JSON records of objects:
Begin
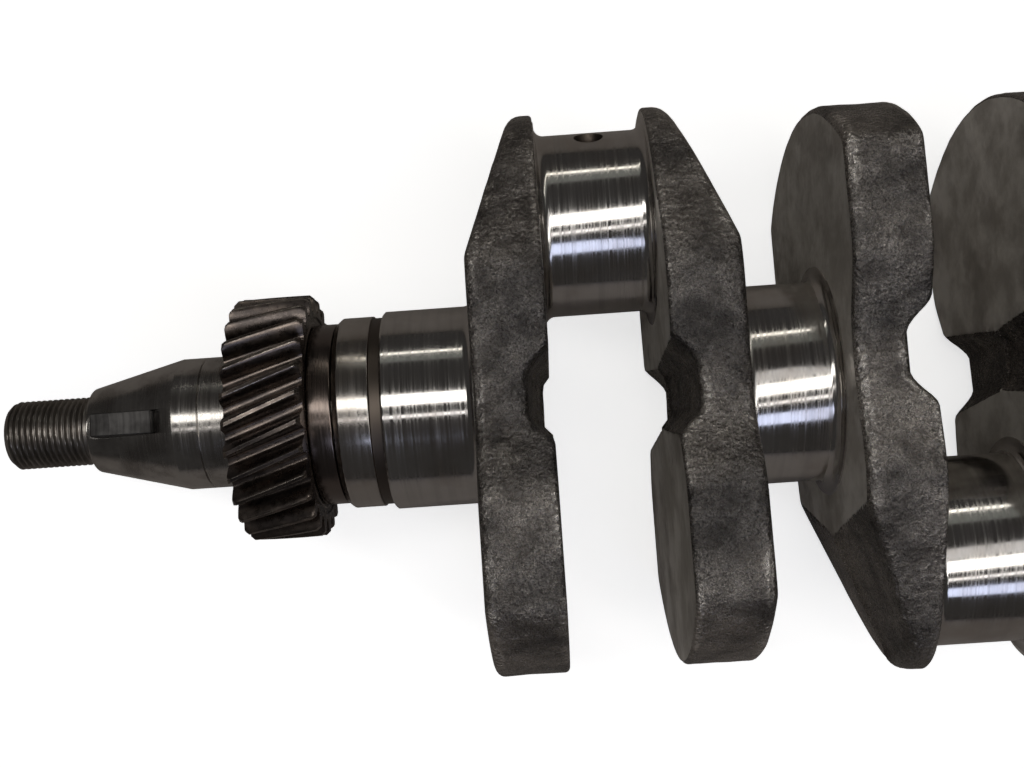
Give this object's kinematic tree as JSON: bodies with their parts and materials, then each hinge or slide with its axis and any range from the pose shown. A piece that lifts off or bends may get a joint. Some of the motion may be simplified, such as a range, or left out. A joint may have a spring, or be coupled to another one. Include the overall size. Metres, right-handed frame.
{
  "type": "crankshaft",
  "caption": "Forged crankshaft for a small in-line engine: tapered threaded nose, helical timing gear, counterweighted throws, flywheel flange with pilot bearing.",
  "frame": {"origin": "centre of the flywheel face, on the main journal axis", "axes": "+X along the main journals and out of the flywheel flange, the nose towards -X; +Y along the throw of the first and last crankpins; +Z square to the plane of the throws, the side of the nose key"},
  "size_m": [0.5165, 0.1516, 0.096],
  "materials": {
    "forged_steel": "shot-blasted forging, oiled, with turned cheeks",
    "ground_journal": "ground and polished",
    "turned_steel": "fine turned",
    "thread_steel": "cut thread, oiled",
    "gear_steel": "hardened and oiled, brown-black",
    "collar_steel": "polished, brown",
    "key_steel": "matt",
    "bearing_steel": "ground and polished",
    "cage_brass": "pressed",
    "shield_steel": "pressed sheet"
  },
  "bodies": {
    "crank": {"nose_thread": "thread_steel", "nose_taper": "turned_steel", "nose_cylinder": "turned_steel", "gear_seat": "turned_steel", "front_seal_land": "ground_journal", "main_journal_1": "ground_journal", "main_journal_2": "ground_journal", "main_journal_3": "ground_journal", "main_journal_4": "ground_journal", "main_journal_5": "ground_journal", "crankpin_1": "ground_journal", "crankpin_2": "ground_journal", "crankpin_3": "ground_journal", "crankpin_4": "ground_journal", "web_1": "forged_steel", "web_2": "forged_steel", "web_3": "forged_steel", "web_4": "forged_steel", "web_5": "forged_steel", "web_6": "forged_steel", "web_7": "forged_steel", "web_8": "forged_steel", "rear_seal_land": "ground_journal", "flywheel_flange": "turned_steel", "timing_gear": "gear_steel", "spacer_collar": "collar_steel", "gear_key": "key_steel", "pulley_key": "key_steel", "flywheel_dowel": "bearing_steel", "pilot_outer_ring": "bearing_steel", "pilot_shields": "shield_steel"},
    "bearing_inner": {"pilot_inner_ring": "bearing_steel"},
    "bearing_cage": {"pilot_balls": "bearing_steel", "pilot_cage": "cage_brass"}
  },
  "joints": [
    {"name": "pilot_spin", "type": "hinge", "parent": "crank", "child": "bearing_inner", "pos_m": [-0.0035, 0, 0], "axis": [1, 0, 0], "continuous": true},
    {"name": "cage_spin", "type": "hinge", "parent": "crank", "child": "bearing_cage", "pos_m": [-0.0035, 0, 0], "axis": [1, 0, 0], "continuous": true}
  ],
  "couplings": [
    {"joint": "cage_spin", "follows": "pilot_spin", "ratio": 0.38}
  ]
}
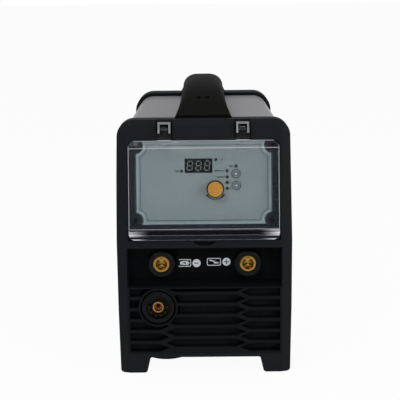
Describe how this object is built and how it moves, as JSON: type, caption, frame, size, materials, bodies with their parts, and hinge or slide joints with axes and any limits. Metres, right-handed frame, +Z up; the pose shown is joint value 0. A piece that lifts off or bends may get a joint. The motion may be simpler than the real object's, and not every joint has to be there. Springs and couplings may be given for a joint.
{
  "type": "plasma cutter unit",
  "caption": "Boxy inverter plasma cutter with a built-in air compressor: moulded front and rear frames, hinged clear control cover, cable sockets, slotted intake and a bridge carrying handle.",
  "frame": {"origin": "centre of the footprint at floor level", "axes": "+X across the front, to the right as seen from the front; +Y from front to rear; +Z up"},
  "size_m": [0.21, 0.4877, 0.3453],
  "materials": {
    "moulded_black": "fine grained moulded plastic",
    "sheet_paint": "light grey powder coat",
    "zinc_sheet": "zinc plated",
    "screw_black": "blackened",
    "handle_plastic": "soft satin",
    "panel_grey": "satin",
    "label_film": "printed film",
    "display_glass": "dark tinted",
    "clear_plastic": "clear moulded plastic, slightly smoked",
    "display_block": "plain",
    "circuit_board": "solder resist",
    "button_rubber": "satin",
    "knob_body": "satin",
    "knob_orange": "satin orange",
    "lamp_lens": "unlit",
    "socket_plastic": "satin",
    "socket_brass": "turned",
    "insulator_red": "moulded",
    "filter_foam": "open foam",
    "fan_plastic": "satin",
    "guard_wire": "bright plated",
    "switch_plastic": "satin",
    "rocker_plastic": "gloss",
    "turned_steel": "turned",
    "gland_nylon": "satin",
    "heat_sink_aluminium": "extruded or die cast",
    "transformer_wound": "varnished copper wire on a ferrite core",
    "capacitor_sleeve": "shrink sleeve",
    "motor_paint": "satin",
    "bush_rubber": "soft"
  },
  "bodies": {
    "housing": {"air_hose": "bush_rubber", "base_tray": "sheet_paint", "bus_capacitors": "capacitor_sleeve", "compressor_motor": "motor_paint", "compressor_mounts": "bush_rubber", "compressor_pump": "heat_sink_aluminium", "control_board": "circuit_board", "control_panel_plate": "panel_grey", "cover_screws": "screw_black", "display_module": "display_block", "display_window": "display_glass", "encoder_body": "turned_steel", "fan_frame": "fan_plastic", "fan_guard": "guard_wire", "fan_screws": "screw_black", "front_bezel": "moulded_black", "front_grille": "moulded_black", "gland_cap": "gland_nylon", "gland_nut": "gland_nylon", "handle_lower_shell": "handle_plastic", "handle_screws": "screw_black", "handle_shell": "handle_plastic", "heat_sinks": "heat_sink_aluminium", "hinge_brackets": "zinc_sheet", "hinge_pins": "zinc_sheet", "indicator_lamps": "lamp_lens", "intake_filter": "filter_foam", "key_switches": "turned_steel", "main_board": "circuit_board", "main_transformer": "transformer_wound", "mains_gland": "gland_nylon", "negative_socket_body": "socket_plastic", "negative_socket_contact": "socket_brass", "output_choke": "transformer_wound", "panel_label": "label_film", "panel_screws": "screw_black", "positive_socket_body": "socket_plastic", "positive_socket_contact": "socket_brass", "power_switch_frame": "switch_plastic", "power_switch_pin": "turned_steel", "rear_bezel": "moulded_black", "rear_panel": "sheet_paint", "shelf_plate": "zinc_sheet", "socket_nuts": "socket_brass", "socket_panel": "moulded_black", "top_cover": "sheet_paint", "torch_pins": "socket_brass", "torch_socket_body": "socket_plastic", "torch_socket_contact": "socket_brass", "torch_socket_insulator": "insulator_red"},
    "cover": {"clear_cover": "clear_plastic", "hinge_arms": "clear_plastic"},
    "knob": {"current_knob": "knob_body", "knob_cap": "knob_orange", "encoder_shaft": "turned_steel"},
    "mode_key": {"mode_button": "button_rubber"},
    "select_key": {"select_button": "button_rubber"},
    "fan": {"fan_rotor": "fan_plastic"},
    "rocker": {"power_switch_rocker": "rocker_plastic"},
    "cooling_fan": {"compressor_fan": "fan_plastic"}
  },
  "joints": [
    {"name": "cover_hinge", "type": "hinge", "parent": "housing", "child": "cover", "pos_m": [0, -0.22156, 0.29578], "axis": [-1, 0, 0], "range_deg": [0, 105]},
    {"name": "knob_turn", "type": "hinge", "parent": "housing", "child": "knob", "pos_m": [0.01365, -0.22964, 0.22391], "axis": [0, -0.9903, 0.1392], "continuous": true},
    {"name": "mode_button_press", "type": "slide", "parent": "housing", "child": "mode_key", "axis": [0, 0.9903, -0.1392], "range_m": [0, 0.0008], "stiffness_N_per_m": 300},
    {"name": "select_button_press", "type": "slide", "parent": "housing", "child": "select_key", "axis": [0, 0.9903, -0.1392], "range_m": [0, 0.0008], "stiffness_N_per_m": 300},
    {"name": "fan_spin", "type": "hinge", "parent": "housing", "child": "fan", "pos_m": [0, 0.19464, 0.2093], "axis": [0, 1, 0], "continuous": true},
    {"name": "rocker_tilt", "type": "hinge", "parent": "housing", "child": "rocker", "pos_m": [0.052, 0.21184, 0.0643], "axis": [1, 0, 0], "range_deg": [0, 24]},
    {"name": "compressor_fan_spin", "type": "hinge", "parent": "housing", "child": "cooling_fan", "pos_m": [0, 0.0795, 0.0833], "axis": [0, 1, 0], "continuous": true}
  ]
}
End
Give nothing but the count of lines in the listing above that hold the string "from".

Output for this exercise:
2